There thus exists in complex project environments a class of risk that cannot be proactively predicted, identified or forecast in sufficient time and context to be controlled.

This has been explored in Complex Uncertainties (Keynes, 1921), Dilemmas in Planning (Rittel & Webber, 1973), Black Swans (Taleb, 2007), Unknown-Unknowns (Loch, et al, 2006), and Managing Project Uncertainty (Ward & Chapman, 2003-11).

These authors commonly argue that because of the complexities, systematically linear risk forecasting processes (e.g. ISO 31000, PMBoK Risk Process, Prince2 Risk Process) are effectually limited in complex risk environments as they are systematic, linear and rational, whereas complex risk environments are more likely to be dynamic, deviant and irrational. Such misalignment cannot enable effective risk control and thus alternative risk control strategies are required in environments of escalated uncertainty.

In this regard, a negative phenomenon currently exists whereby project executives appear to have an overwhelming desire to adopt the simplest, least resource- intensive risk management approach, and almost always choose to adopt a systematic, risk forecasting process as their primary means of risk control, despite almost 100 years of complex risk theory advising otherwise.

If risk management is to add value to major project environments, risk practitioners need to move beyond adopting the standard process- based risk methodologies and design in dynamic, multi-dimensional and collaborative risk strategies, systems, structures and behaviours that are better placed to address the uncertainty inherent within such complex project environments. In brief: advanced project environments require advanced risk solutions.

 4. LORD OF THE FLIES

In 1954, William Golding published his Nobel Prize-winning tale Lord of the Flies, which describes how seemingly innocent children trapped on an island ignore their own upper-class value systems and resort to a system of tribal savagery and warfare in order to survive. Golding’s story was inspired, in part, by a series of World War II social studies, which observed that relatively honest, mild- mannered people will often revert to extreme or uncharacteristic behaviours if they believe their self-preservation is at risk, particularly when operating in isolated or pressured environments.

This observed social phenomenon is particularly relevant

for major projects as such projects often operate in an isolated manner removed from the direct line of sight of the corporate owner or their supporting internal standards. Furthermore, such projects often offer an intense and highly pressured environment whereby employees are expected to deliver without question or be replaced. Major project environments are thus potentially rife for professionals to engage in uncharacteristic behaviours.
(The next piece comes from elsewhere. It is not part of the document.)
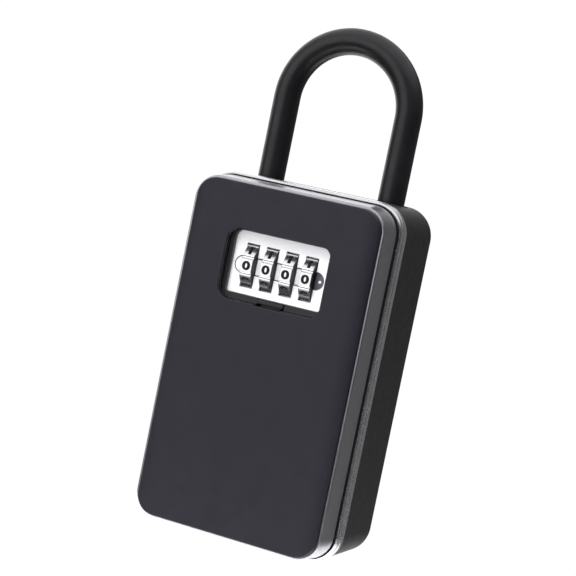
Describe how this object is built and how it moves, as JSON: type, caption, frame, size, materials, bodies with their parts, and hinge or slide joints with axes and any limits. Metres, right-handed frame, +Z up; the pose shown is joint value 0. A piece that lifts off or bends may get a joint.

It is thus not uncommon for project officers working in such isolated and pressurised environments to ignore both their professional and personal beliefs, as well as proven better practices, because they fear being replaced for not doing what their seniors instruct them to do. In the project risk management universe specifically, this phenomenon of pressured isolation can result in project risk officers willingly managing risk systems they know to be ineffective or willingly submitting risk reports that they know to be misleadingly positive. It’s not so much a matter of risk officers behaving fraudulently as it is a matter of doing what they need to in order to survive within the project constraints.

Thus if risk management is to add value to major project environments, project risk officers should be empowered to operate uninfluenced from those executives whose remuneration is dependent on hiding the bad news. Project owners may even consider learning from globally accepted corporate risk standards such as Sarbanes-Oxley, COSO and Turnbull, which advocate strongly for appointed risk officers to operate independently so as to eliminate those internal influences and pressures which might promote the very same uncharacteristic survival behaviours outlined in Lord of the Flies.
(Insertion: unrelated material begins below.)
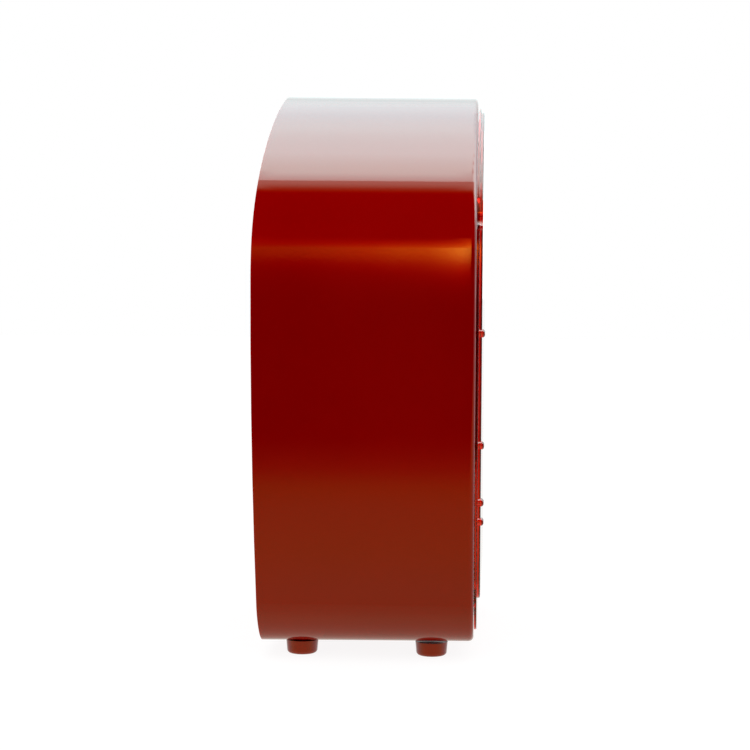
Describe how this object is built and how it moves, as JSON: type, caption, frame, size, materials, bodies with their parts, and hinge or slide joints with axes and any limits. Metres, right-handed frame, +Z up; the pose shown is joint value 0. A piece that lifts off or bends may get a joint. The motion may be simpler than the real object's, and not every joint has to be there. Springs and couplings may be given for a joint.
{
  "type": "mechanical metronome",
  "caption": "Key-wound pendulum metronome in a glossy ruby arch-topped case with a lift-off front cover, sliding weight and clockwork inside.",
  "frame": {"origin": "middle of the case's footprint on the standing plane, under the feet", "axes": "+Z up; the front cover faces -Y; the winding key is on the +X side; the pendulum swings about Y"},
  "size_m": [0.1207, 0.064, 0.16],
  "materials": {
    "ruby_case": "high-gloss moulded ruby plastic, slightly translucent",
    "ruby_clear": "high-gloss transparent ruby plastic",
    "black_plastic": "fine-textured moulded plastic",
    "scale_card": "satin white enamel with printed ticks",
    "bright_steel": "ground and lightly brushed",
    "blue_steel": "tempered spring steel",
    "weight_metal": "polished nickel plate",
    "brass": "machined brass",
    "zinc": "die-cast zinc",
    "key_metal": "polished nickel plate"
  },
  "bodies": {
    "case": {"case_shell": "ruby_case", "feet": "ruby_case", "back_cover": "ruby_case", "back_cover_screws": "bright_steel", "scale_panel": "black_plastic", "panel_screws": "bright_steel", "tempo_scale": "scale_card", "front_pendulum_bush": "brass", "rear_pendulum_bush": "brass", "pendulum_bridge": "brass", "bridge_screws": "bright_steel", "inner_plate": "brass", "outer_plate": "brass", "plate_spacers": "brass", "movement_screws": "bright_steel", "key_bush": "black_plastic", "click_stud": "bright_steel", "click_spring": "blue_steel"},
    "pendulum": {"pendulum_arbor": "bright_steel", "front_pallet": "blue_steel", "rear_pallet": "blue_steel", "rod_hub": "brass", "counterweight": "zinc", "pendulum_rod": "bright_steel"},
    "weight": {"sliding_weight": "weight_metal", "weight_spring": "blue_steel"},
    "cover": {"front_cover": "ruby_clear"},
    "winding": {"winding_arbor": "bright_steel", "ratchet_wheel": "bright_steel", "winding_key": "key_metal"},
    "click": {"click": "bright_steel"},
    "barrel": {"great_wheel": "brass", "barrel_drum": "brass", "barrel_cap": "brass", "mainspring": "blue_steel"},
    "centre": {"centre_arbor": "bright_steel", "centre_pinion": "bright_steel", "centre_wheel": "brass"},
    "escape": {"escape_arbor": "bright_steel", "escape_pinion": "bright_steel", "escape_wheel": "brass"}
  },
  "joints": [
    {"name": "pendulum_swing", "type": "hinge", "parent": "case", "child": "pendulum", "pos_m": [0, 0, 0.046], "axis": [0, 1, 0], "range_deg": [-20, 20]},
    {"name": "weight_slide", "type": "slide", "parent": "pendulum", "child": "weight", "axis": [0, 0, 1], "range_m": [-0.034, 0.034]},
    {"name": "cover_lift", "type": "slide", "parent": "case", "child": "cover", "axis": [0, -1, 0], "range_m": [0, 0.06]},
    {"name": "winding_turn", "type": "hinge", "parent": "case", "child": "winding", "pos_m": [0, 0.002, 0.073], "axis": [1, 0, 0], "continuous": true},
    {"name": "click_pivot", "type": "hinge", "parent": "case", "child": "click", "pos_m": [0, -0.007, 0.0823], "axis": [1, 0, 0], "range_deg": [0, 12], "stiffness_Nm_per_rad": 0.002, "springref_deg": -11.46, "deforming": ["click_spring"]},
    {"name": "barrel_turn", "type": "hinge", "parent": "case", "child": "barrel", "pos_m": [0, 0.002, 0.073], "axis": [1, 0, 0], "continuous": true},
    {"name": "centre_turn", "type": "hinge", "parent": "case", "child": "centre", "pos_m": [0, 0.01015, 0.05561], "axis": [1, 0, 0], "continuous": true},
    {"name": "escape_turn", "type": "hinge", "parent": "case", "child": "escape", "pos_m": [0, 0.002, 0.046], "axis": [1, 0, 0], "continuous": true}
  ],
  "couplings": [
    {"joint": "centre_turn", "follows": "barrel_turn", "ratio": -4},
    {"joint": "escape_turn", "follows": "barrel_turn", "ratio": 16}
  ]
}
5. THOSE WHO DON’T LEARN FROM HISTORY ARE DOOMED TO REPEAT ITS MISTAKES

One of the luxuries of delivering projects in the 21st century is that there are now a few hundred years

of documented major project learnings to use as a reference for better practice. Yet despite this, project owners, executives and officers have been observed to regularly ignore such historical learnings and

opt for strategies that are questionable in terms of accepted better practice, primarily due to their need to make politically acceptable budget, resource and schedule decisions.

Edward Merrow indicated in his 2012 book Industrial Megaprojects that throughout his career, he had been regularly surprised at how the most well-educated, experienced and honest of project officers could make the most poorly assessed of decisions despite all knowledge and evidence demonstrating the opposite. Also, Bent Flyvbjerg of Oxford Business School refers to the “iron law of megaprojects” (2011) whereby such projects are delivered “overbudget, over time, over and over again”. It is implied that this law has come about (in part) because the adoption of best practice has become an outlier in executive decision-making.

Thus an observed phenomenon exists in major project environments whereby project owners, executives and officers are known to ignore the proven teachings of history in pursuit of more politically acceptable means. This may help explain those major project environments that choose to ignore known better practices by:

  • · placing limited emphasis on establishing a robust governance framework, despite the substantial case evidence demonstrating that poor governance is a leading cause of project failure;
  • · intentionally under-costing projects just to get them across the line, despite substantial case evidence demonstrating the ultimate end for this approach is a failed budget with dismissed executives;
  • · adopting systematically linear risk management processes to mitigate complex and wicked risk environments, despite almost 100 years of economic law advising otherwise; and
  • · appointing risk officers to report to the very same project executives who are incentivised to hide risks, despite most corporate risk standards (SOX, COSO, ASX7, Turnbull etc) advocating that risk officers should operate independent of the executive.

The inability to learn and/or apply better practices is particularly problematic in the project risk universe as it implies a lack of progression in the manner in which advanced risk solutions are brought to bear in advanced project environments. Thus if risk management is to add value to major project environments, project owners, executives and officers should heed the lessons of known better practice, as the cost of ignoring these lessons is potentially greater than the premium of implementing them.